**EXERCISE**
Give back, unchanged, the line with "strap_t = 2.5", the line with "for node in", and every line between them, and no other line.

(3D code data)
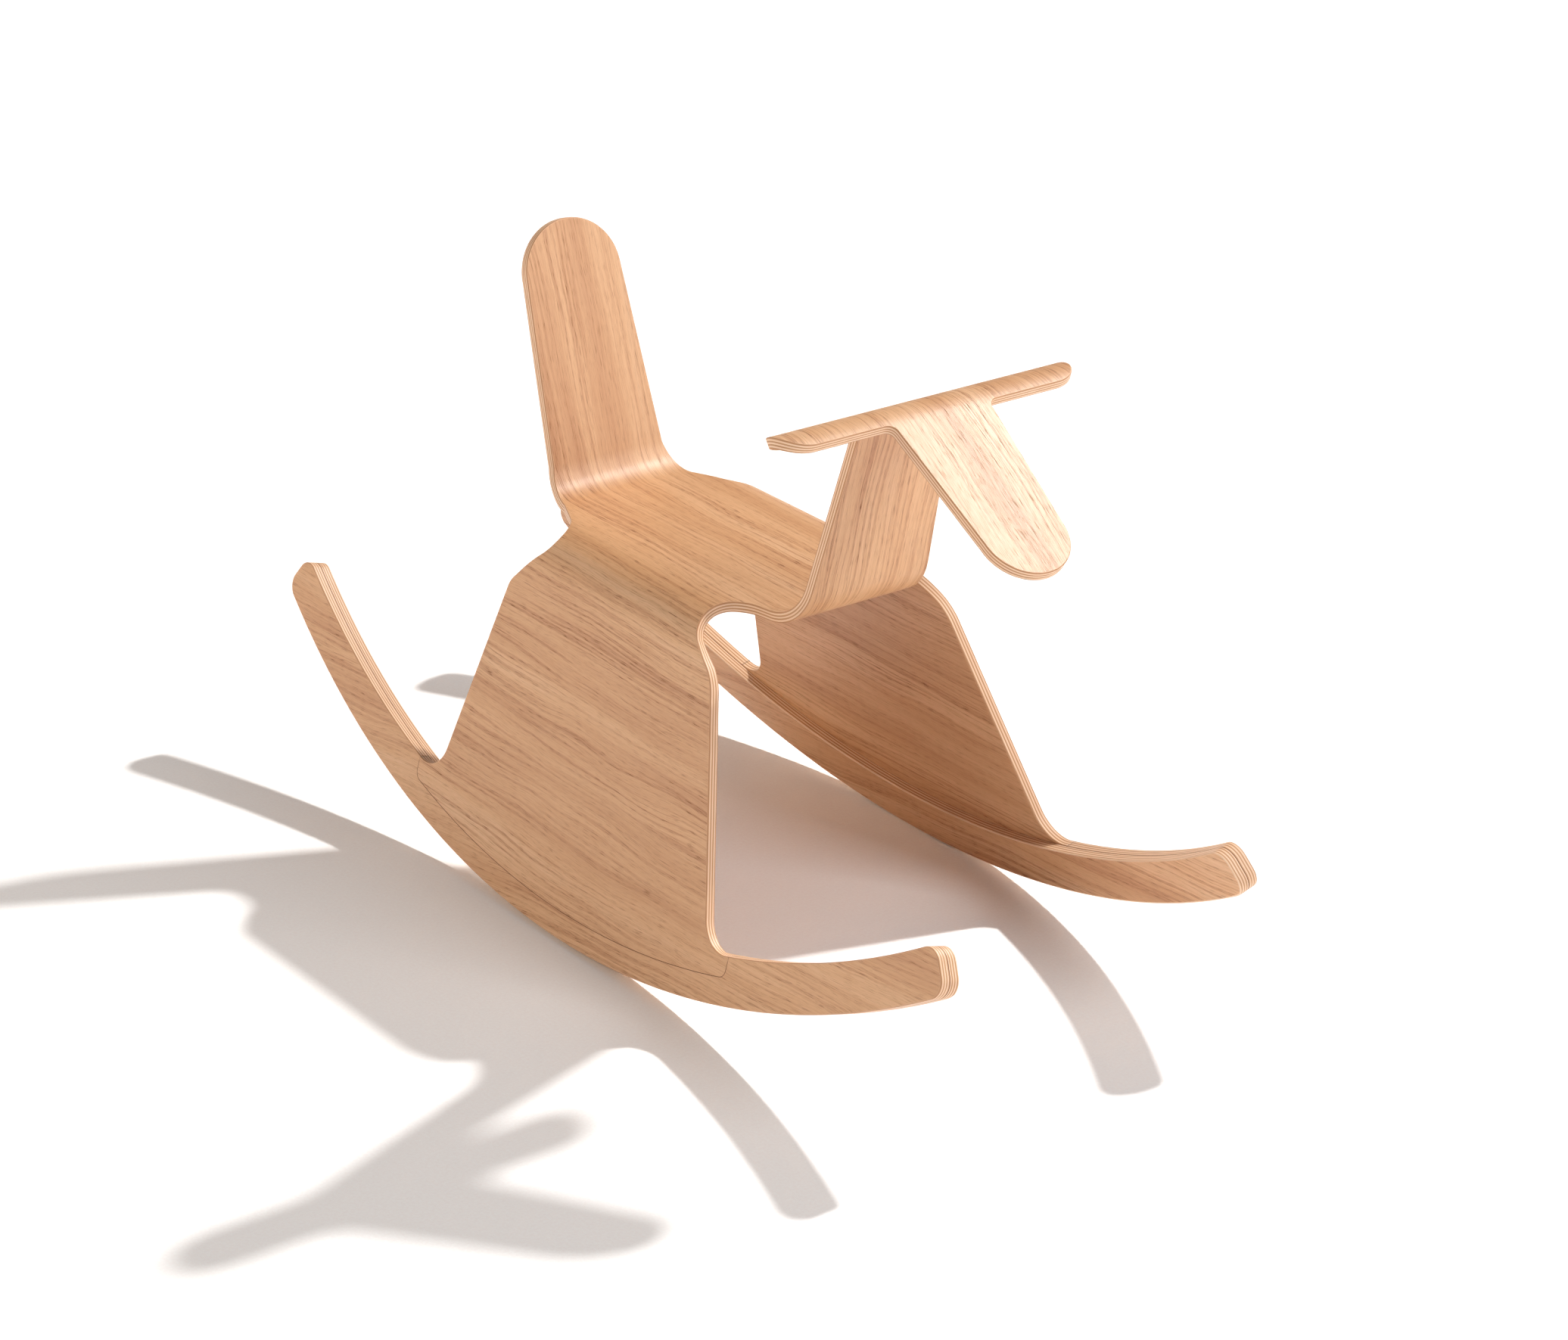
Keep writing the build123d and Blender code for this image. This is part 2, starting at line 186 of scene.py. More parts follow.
def rounded(corners, radii, step=1.6):
    """Points along a polygon's corners, with corner k turned on an arc of radii[k]."""
    points = []
    count = len(corners)
    for k in range(count):
        here, radius = np.array(corners[k], float), radii[k]
        before, after = np.array(corners[k - 1], float), np.array(corners[(k + 1) % count], float)
        if not radius:
            points.append(here[None])
            continue
        u = (before - here) / np.linalg.norm(before - here)
        v = (after - here) / np.linalg.norm(after - here)
        half = math.acos(np.clip(u @ v, -1, 1)) / 2
        middle = here + (u + v) / np.linalg.norm(u + v) * radius / math.sin(half)
        first = here + u * radius / math.tan(half) - middle
        last = here + v * radius / math.tan(half) - middle
        start = math.atan2(first[1], first[0])
        turn = (math.atan2(last[1], last[0]) - start + math.pi) % (2 * math.pi) - math.pi
        angle = start + turn * np.linspace(0, 1, max(3, int(abs(turn) * radius / step) + 2))
        points.append(middle + radius * np.stack([np.cos(angle), np.sin(angle)], 1))
    return np.concatenate(points)


def dense(points, step=4.0, same=1e-4):
    """A closed outline with points no further than step apart, and none nearer than same."""
    kept = []
    for p, q in zip(points, np.roll(points, -1, 0)):
        gap = np.linalg.norm(q - p)
        if gap < same:
            continue
        count = max(1, int(math.ceil(gap / step)))
        kept.append(p + (q - p) * (np.arange(count) / count)[:, None])
    return np.concatenate(kept)


def cut_line(rows):
    """The closed outline through rows of (corner, radius), anticlockwise in (a, b)."""
    points = dense(rounded([p for p, _ in rows], [r for _, r in rows]))
    after = np.roll(points, -1, 0)
    area = (points[:, 0] * after[:, 1] - points[:, 1] * after[:, 0]).sum()
    return points if area > 0 else points[::-1]


def plain(points):
    """Rows for points that no arc rounds."""
    return [(p, 0) for p in points]


def arc_points(radius, start, end, step=4.0):
    """Points (a, b) on a circle about the runners' centre, between two places along the grain:
    a = TOUCH + radius sin t and b = centre_b + radius cos t."""
    t0, t1 = (math.asin((a - TOUCH) / radius) for a in (start, end))
    turns = np.linspace(t0, t1, max(3, int(abs(t1 - t0) * radius / step)))
    return [(TOUCH + radius * math.sin(t), centre_b + radius * math.cos(t)) for t in turns]


def arc_point(radius, a):
    """The one point at a on that circle."""
    t = math.asin((a - TOUCH) / radius)
    return TOUCH + radius * math.sin(t), centre_b + radius * math.cos(t)


def ankle(shoulder, lean):
    """Where the side panel's slanting edge meets the runner's top."""
    start = shoulder[0] - TOUCH + lean * (centre_b - shoulder[1])
    square = 1 + lean ** 2
    run = (math.sqrt(square * top_radius ** 2 - start ** 2) - start * lean) / square
    return TOUCH + start + lean * run, centre_b + run


def side_at(a, p, q):
    """b at a on the straight from p to q."""
    return p[1] + (q[1] - p[1]) * (a - p[0]) / (q[0] - p[0])


# Outline of the sheet's left half, from the nose back to the top of the backrest
front_shoulder, rear_shoulder = (131.1, 142.0), (-152.3, 152.5)
front_notch, rear_notch = (40.0, 75.9), (-96.5, 93.0)
flare = (-165.6, 61.5)
neck_corner = (SEAT_FRONT + front_reach, NECK_FOOT_HALF)
front_ankle = ankle(front_shoulder, math.tan(FRONT_SLANT))
rear_ankle = ankle(rear_shoulder, -math.tan(REAR_SLANT))
front_toe, rear_toe = front_ankle[0] + FRONT_FOOT, rear_ankle[0] - REAR_FOOT
front_top, rear_top = arc_point(top_radius, front_toe), arc_point(top_radius, rear_toe)
bar_back, bar_front = neck_top + BAR_BACK, neck_top + BAR_FRONT
# 34 and 42 points lie about 1.8 mm apart on these quarter circles
head_arc = [(nose - NOSE_R + NOSE_R * math.sin(t), NOSE_R * math.cos(t))
            for t in np.linspace(math.pi / 2, 0, 34)]
back_arc = [(back_top + BACK_R - BACK_R * math.sin(t), BACK_R * math.cos(t))
            for t in np.linspace(0, math.pi / 2, 42)]
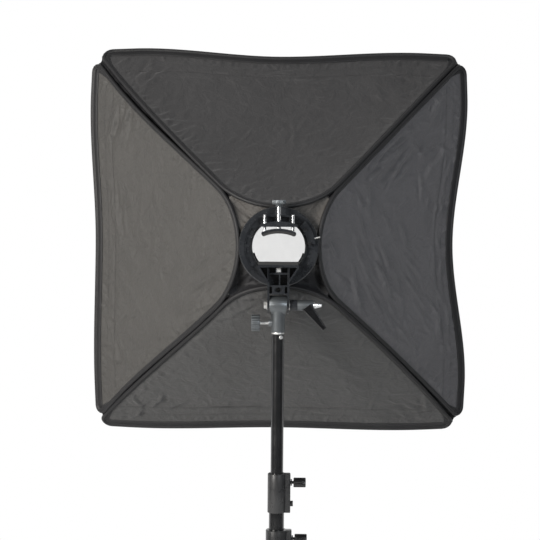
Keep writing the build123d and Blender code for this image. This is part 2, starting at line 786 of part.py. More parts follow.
with BuildPart() as plug:
    with BuildSketch(Plane.XY):
        Circle(lower_tube_r)
    extrude(amount=plug_flange_t)
    with BuildSketch(Plane.XY.offset(plug_flange_t)):
        Circle(lower_tube_r - wall - 0.1)
    extrude(amount=20)
save(plug.part, "base_plug")

# ---------------------------------------------------------------- leg spreader
def spoke_plane(angle, z):
    """Upright plane through the column's axis along a leg: local x points outward, local y up."""
    a = radians(angle)
    return Plane(origin=(0, 0, z), x_dir=(cos(a), sin(a), 0), z_dir=(sin(a), -cos(a), 0))


ear_half = leg_r + 0.1
with BuildPart() as brace_hub:
    with BuildSketch(Plane.XY.offset(brace_hub_z - 15)):
        Circle(25)
    extrude(amount=30)
    for angle in leg_angles.values():
        with BuildSketch(spoke_plane(angle, brace_hub_z)):
            with Locations((pivot_r / 2, 0)):
                Rectangle(pivot_r, 16)
            with Locations((pivot_r, 0)):
                Circle(8)
                Circle(pin_r, mode=Mode.SUBTRACT)
        extrude(amount=ear_half, both=True)
    with BuildSketch(Plane.XY.offset(brace_hub_z - 16)):
        Circle(lower_tube_r + fixed_gap)
    extrude(amount=32, mode=Mode.SUBTRACT)
save(brace_hub.part, "brace_hub")

tongue_half = 6.0
clevis_wall = 4.0
hub_bottom, hub_top = leg_hub_z - 16, leg_hub_z + 39
knob_boss_z = leg_hub_z + 28
knob_dir = Vector(0, -1, 0)


def knob_plane(y):
    """Plane that faces -Y at the leg hub's lock screw."""
    return Plane(origin=(0, -y, knob_boss_z), x_dir=(1, 0, 0), z_dir=knob_dir)


with BuildPart() as leg_hub:
    with BuildSketch(Plane.XY.offset(hub_bottom)):
        Circle(25)
    extrude(amount=hub_top - hub_bottom)
    for angle in leg_angles.values():
        with BuildSketch(spoke_plane(angle, leg_hub_z)):
            with Locations((pivot_r / 2, 0)):
                Rectangle(pivot_r, 18)
            with Locations((pivot_r, 0)):
                Circle(9)
                Circle(pin_r, mode=Mode.SUBTRACT)
        extrude(amount=tongue_half + 0.5 + clevis_wall, both=True)
        with BuildSketch(spoke_plane(angle, leg_hub_z)):
            with Locations((pivot_r + 0.5, 0)):
                Rectangle(24, 40)
        extrude(amount=tongue_half + 0.5, both=True, mode=Mode.SUBTRACT)
    with BuildSketch(knob_plane(20)):
        Circle(9)
    extrude(amount=14)
    with BuildSketch(Plane.XY.offset(hub_bottom - 1)):
        Circle(lower_tube_r + sliding_gap + 0.1)
    extrude(amount=hub_top - hub_bottom + 2, mode=Mode.SUBTRACT)
    with BuildSketch(knob_plane(15)):
        Circle(thread_r + running_gap)
    extrude(amount=25, mode=Mode.SUBTRACT)
save(leg_hub.part, "leg_hub")

save(clamp_screw_along(knob_plane(lower_tube_r + 0.7), 30), "leg_hub_screw")
save(lobed_knob(knob_plane(38.5), 13, 20, 8, 2.6, 9.8), "leg_hub_knob")

with BuildPart() as leg_pins:
    for angle in leg_angles.values():
        with BuildSketch(spoke_plane(angle, leg_hub_z)):
            with Locations((pivot_r, 0)):
                Circle(pin_r - 0.02)
        extrude(amount=tongue_half + 0.5 + clevis_wall, both=True)
        for hand in (-1, 1):
            with BuildSketch(spoke_plane(angle, leg_hub_z).offset(hand * (tongue_half + 0.5 + clevis_wall))):
                with Locations((pivot_r, 0)):
                    Circle(5)
            extrude(amount=hand * 1.8)
save(leg_pins.part, "leg_pins")


def leg_frame(angle):
    """Frame of a leg at its hub pivot: local z runs down the leg, local x lies along the pin."""
    a, spread = radians(angle), radians(leg_spread)
    pivot = Vector(pivot_r * cos(a), pivot_r * sin(a), leg_hub_z)
    down = Vector(sin(spread) * cos(a), sin(spread) * sin(a), -cos(spread))
    return Plane(origin=pivot, x_dir=(sin(a), -cos(a), 0), z_dir=down)


foot_cap = 32.0  # how far the rubber foot reaches up the leg
tube_short = 18.0  # the tube ends this far above the foot's sole, along the leg
for side, angle in leg_angles.items():
    frame = leg_frame(angle)
    with BuildPart() as leg:
        with BuildSketch(frame.offset(20)):
            Circle(leg_r)
            Circle(leg_r - wall, mode=Mode.SUBTRACT)
        extrude(amount=leg_length - tube_short - 20)
        with BuildSketch(frame.offset(14)):
            Circle(leg_r - 0.01)
        extrude(amount=14)
        with BuildSketch(frame):
            Rectangle(2 * tongue_half, 15)
        extrude(amount=16)
        with BuildSketch(Plane(origin=frame.origin, x_dir=frame.z_dir, z_dir=frame.x_dir)):
            Circle(7.5)
        extrude(amount=tongue_half, both=True)
        with BuildSketch(Plane(origin=frame.origin, x_dir=frame.z_dir, z_dir=frame.x_dir)):
            Circle(pin_r + 0.05)
            with Locations((brace_length, 0)):
                Circle(pin_r + 0.05)
        extrude(amount=15, both=True, mode=Mode.SUBTRACT)
    save(leg.part, f"leg_{side}")

    with BuildPart() as foot:
        with BuildSketch(frame.offset(leg_length - foot_cap)):
            Circle(leg_r + 2.5)
        extrude(amount=foot_cap + 20)
        with BuildSketch(frame.offset(leg_length - foot_cap)):
            Circle(leg_r + 0.02)
        extrude(amount=foot_cap - tube_short, mode=Mode.SUBTRACT)
        split(bisect_by=Plane.XY, keep=Keep.TOP)
    save(foot.part, f"foot_{side}")

    strap_t = 2.5
    strap_at = leg_r + 0.6
    a = radians(angle)
    knee = frame.origin + frame.z_dir * brace_length
    heel = Vector(pivot_r * cos(a), pivot_r * sin(a), brace_hub_z)
    with BuildPart() as brace:
        for hand in (-1, 1):
            place = Plane(origin=heel + frame.x_dir * hand * strap_at, x_dir=knee - heel,
                          z_dir=frame.x_dir * hand)
            with BuildSketch(place):
                with Locations((brace_length / 2, 0)):
                    Rectangle(brace_length, 14)
                Circle(7)
                with Locations((brace_length, 0)):
                    Circle(7)
                    Circle(pin_r, mode=Mode.SUBTRACT)
            extrude(amount=strap_t)
            for along in (0, brace_length):
                with BuildSketch(place.offset(strap_t)):
                    with Locations((along, 0)):
                        Circle(5)
                extrude(amount=1.8)
        with BuildSketch(Plane(origin=knee, z_dir=frame.x_dir)):
            Circle(pin_r)
        extrude(amount=strap_at + strap_t, both=True)
    save(brace.part, f"brace_{side}")
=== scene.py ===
import json
import math

import bpy
import numpy as np
from mathutils import Matrix, Vector, geometry, kdtree


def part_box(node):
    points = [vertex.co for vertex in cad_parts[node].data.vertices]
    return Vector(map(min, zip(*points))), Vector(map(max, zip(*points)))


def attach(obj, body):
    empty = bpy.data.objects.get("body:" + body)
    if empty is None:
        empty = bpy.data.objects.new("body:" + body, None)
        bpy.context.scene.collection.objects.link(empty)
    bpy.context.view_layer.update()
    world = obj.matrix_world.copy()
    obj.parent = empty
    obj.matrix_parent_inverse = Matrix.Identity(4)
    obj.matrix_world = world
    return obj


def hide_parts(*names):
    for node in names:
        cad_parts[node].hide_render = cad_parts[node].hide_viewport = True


# The looks of a folding studio softbox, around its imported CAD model. Metres, in the model's own
# frame: +Z up, the light leaves along +Y, and the photograph's camera looks along +Y at the back.

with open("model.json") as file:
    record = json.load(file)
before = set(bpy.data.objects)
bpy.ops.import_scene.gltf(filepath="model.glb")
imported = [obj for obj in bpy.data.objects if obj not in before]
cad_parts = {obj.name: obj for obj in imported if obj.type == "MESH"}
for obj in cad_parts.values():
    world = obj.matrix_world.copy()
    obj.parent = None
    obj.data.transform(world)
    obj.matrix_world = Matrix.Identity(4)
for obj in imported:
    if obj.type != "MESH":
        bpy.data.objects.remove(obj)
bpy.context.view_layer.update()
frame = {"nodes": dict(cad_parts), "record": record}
nodes = frame["nodes"]

# ---------------------------------------------------------------- sizes
WIRE_R = 0.0015  # hoop wire in the CAD model
HOOP_GAP = 0.0055  # from a hoop's side to the ridge between two panels
CORNER_R = 0.016  # a hoop's two outer corners
CLOTH_STEP = 0.0070  # spacing of the cloth's points before it is smoothed
CLOTH_THICKNESS = 0.0006
OUTLINE_POINTS = 320  # on a hoop's line where its binding is swept
FINE_OUTLINE_POINTS = 1600  # where distances to the hoop are measured
STITCH_PITCH = 0.0042

ring_low, ring_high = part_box("bayonet_ring")
RING = (ring_low + ring_high) / 2
hoop_low, hoop_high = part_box("spring_hoop_top")
REAR_R = hoop_low.z - RING.z + WIRE_R
FRONT_R = hoop_high.z - RING.z - WIRE_R
REAR_Y = hoop_low.y + WIRE_R
FRONT_Y = hoop_high.y - WIRE_R
SLOPE = math.atan2(FRONT_Y - REAR_Y, FRONT_R - REAR_R)
SLANT = math.hypot(FRONT_Y - REAR_Y, FRONT_R - REAR_R)
HALF_ANGLE = math.atan(math.cos(SLOPE))  # half the angle between a hoop's two sides
APEX_DROP = (REAR_R - HOOP_GAP) / math.cos(SLOPE)
APEX_R = APEX_DROP / (1 / math.sin(HALF_ANGLE) - 1)
FACE_HALF = (SLANT + APEX_DROP) * math.tan(HALF_ANGLE)

TURNS = {"top": 0.0, "right": 90.0, "bottom": 180.0, "left": 270.0}


# ---------------------------------------------------------------- materials
def new_material(name):
    """A node material and its nodes, links and shader."""
    material = bpy.data.materials.new(name)
    material.use_nodes = True
    tree = material.node_tree
    return material, tree, tree.nodes["Principled BSDF"]


def add_node(tree, kind, **inputs):
    """A node with some of its inputs set; a key with the prefix set_ is one of its properties."""
    node = tree.nodes.new(kind)
    for key, value in inputs.items():
        if key.startswith("set_"):
            setattr(node, key[4:], value)
        else:
            node.inputs[key.replace("_", " ")].default_value = value
    return node


def coordinates(tree, source="Object", scale=(1, 1, 1)):
    """Texture coordinates in metres, scaled."""
    place = tree.nodes.new("ShaderNodeTexCoord")
    mapping = add_node(tree, "ShaderNodeMapping", Scale=scale)
    tree.links.new(place.outputs[source], mapping.inputs["Vector"])
    return mapping.outputs["Vector"]


def noise(tree, vector, scale, detail=3.0, roughness=0.5, distortion=0.0):
    """The value of a noise texture."""
    node = add_node(tree, "ShaderNodeTexNoise", Scale=scale, Detail=detail, Roughness=roughness,
                    Distortion=distortion)
    tree.links.new(vector, node.inputs["Vector"])
    return node.outputs["Fac"]


def remap(tree, value, low, high, new_low, new_high):
    """A value moved from one range to another."""
    node = add_node(tree, "ShaderNodeMapRange")
    for socket, number in zip(node.inputs[1:5], (low, high, new_low, new_high)):
        socket.default_value = number
    tree.links.new(value, node.inputs[0])
    return node.outputs[0]


def blend_colours(tree, value, dark, light):
    """A colour between dark and light."""
    node = tree.nodes.new("ShaderNodeMix")
    node.data_type = "RGBA"
    node.inputs["A"].default_value = (*dark, 1)
    node.inputs["B"].default_value = (*light, 1)
    tree.links.new(value, node.inputs["Factor"])
    return node.outputs["Result"]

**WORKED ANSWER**
    strap_t = 2.5
    strap_at = leg_r + 0.6
    a = radians(angle)
    knee = frame.origin + frame.z_dir * brace_length
    heel = Vector(pivot_r * cos(a), pivot_r * sin(a), brace_hub_z)
    with BuildPart() as brace:
        for hand in (-1, 1):
            place = Plane(origin=heel + frame.x_dir * hand * strap_at, x_dir=knee - heel,
                          z_dir=frame.x_dir * hand)
            with BuildSketch(place):
                with Locations((brace_length / 2, 0)):
                    Rectangle(brace_length, 14)
                Circle(7)
                with Locations((brace_length, 0)):
                    Circle(7)
                    Circle(pin_r, mode=Mode.SUBTRACT)
            extrude(amount=strap_t)
            for along in (0, brace_length):
                with BuildSketch(place.offset(strap_t)):
                    with Locations((along, 0)):
                        Circle(5)
                extrude(amount=1.8)
        with BuildSketch(Plane(origin=knee, z_dir=frame.x_dir)):
            Circle(pin_r)
        extrude(amount=strap_at + strap_t, both=True)
    save(brace.part, f"brace_{side}")
=== scene.py ===
import json
import math

import bpy
import numpy as np
from mathutils import Matrix, Vector, geometry, kdtree


def part_box(node):
    points = [vertex.co for vertex in cad_parts[node].data.vertices]
    return Vector(map(min, zip(*points))), Vector(map(max, zip(*points)))


def attach(obj, body):
    empty = bpy.data.objects.get("body:" + body)
    if empty is None:
        empty = bpy.data.objects.new("body:" + body, None)
        bpy.context.scene.collection.objects.link(empty)
    bpy.context.view_layer.update()
    world = obj.matrix_world.copy()
    obj.parent = empty
    obj.matrix_parent_inverse = Matrix.Identity(4)
    obj.matrix_world = world
    return obj


def hide_parts(*names):
    for node in names:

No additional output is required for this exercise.